La clause de réserve est une clause insérée dans le contrat conclu entre deux parties par laquelle le vendeur se réserve le droit de propriété jusqu’au moment du paiement intégral de la chose par l’acheteur.
La clause de réserve de propriété était, jusqu’à aujourd’hui, un mécanisme préférentiel compris comme un moyen de pression attribué au créancier « pour se prémunir des risques de défaillance de son cocontractant ».[1]
Une telle clause permet par conséquent de déroger au principe selon lequel « la vente est parfaite entre les parties, et la propriété est acquise de droit à l'acheteur à l'égard du vendeur, dès qu'on est convenu de la chose et du prix, quoique la chose n'ait pas encore été livrée ni le prix payé. »[2] Ainsi, selon la règle, le transfert de propriété s’opère normalement par le seul échange des consentements entre les parties. [3]
Elle permet également de déjouer le principe de l’égalité des créanciers. En vertu de ce principe, il est admis qu’en cas de concours, ces derniers doivent être traités de manière égalitaire, sous réserve d’exceptions.[4] Notons qu’un concours surgit dès lors qu’il y a « une compétition de deux ou plusieurs créanciers prétendant se faire payer simultanément sur le prix d’un même bien soustrait à la libre disposition du débiteur »[5]
La clause de réserve était autrefois régie par l’article 101 de la loi sur les faillites. Néanmoins, il est important de noter que la loi du 11 juillet 2013 a entraîné plusieurs grandes évolutions en la matière.[6]
L’article 69 du nouveau chapitre du Code civil prévoit ainsi comme suit : « Des biens meubles vendus avec une clause suspendant le transfert de propriété jusqu'au paiement intégral du prix peuvent être revendiqués lorsque l'acheteur reste en défaut de payer le prix d'achat, pour autant que cette clause ait été établie par écrit au plus tard au moment de la délivrance des biens. Si l'acheteur est un consommateur au sens de l'article 2, 3°, de la loi du 6 avril 2010 relative aux pratiques du marché et à la protection du consommateur, l'accord de l'acheteur doit apparaître de l'écrit. Le droit de revendication en vertu d'une clause de réserve de propriété peut être exercé, quelle que soit la nature du contrat dans lequel il est repris. »[7]

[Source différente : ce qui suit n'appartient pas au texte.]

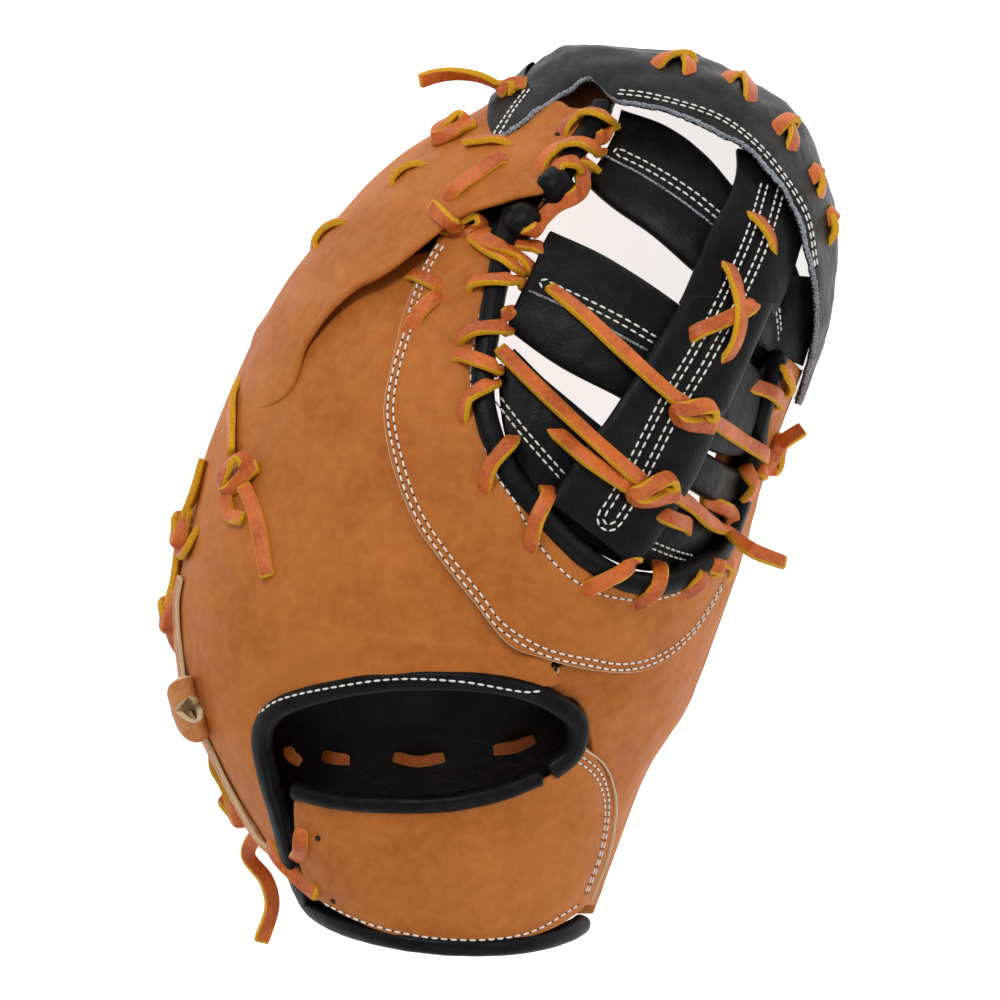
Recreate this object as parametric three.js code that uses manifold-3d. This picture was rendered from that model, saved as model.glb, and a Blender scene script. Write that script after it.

Ainsi, les principales évolutions portent sur la nature de la clause de réserve, son champ d’application et sur son opposabilité.
L’un des plus grands changements en la matière consiste en le fait qu’il est désormais admis que la clause de réserve n’est plus simplement un mécanisme préférentiel, mais une véritable sûreté réelle.[8]
Ensuite, quant au champ d’application de la clause de réserve, le législateur l’a étendu à toute situation de concours et de saisie, et ce, même en dehors d’une vente. [9] En effet, la clause de réserve peut maintenant être invoquée par le créancier dans le cadre de tout autre contrat translatif de propriété.[10]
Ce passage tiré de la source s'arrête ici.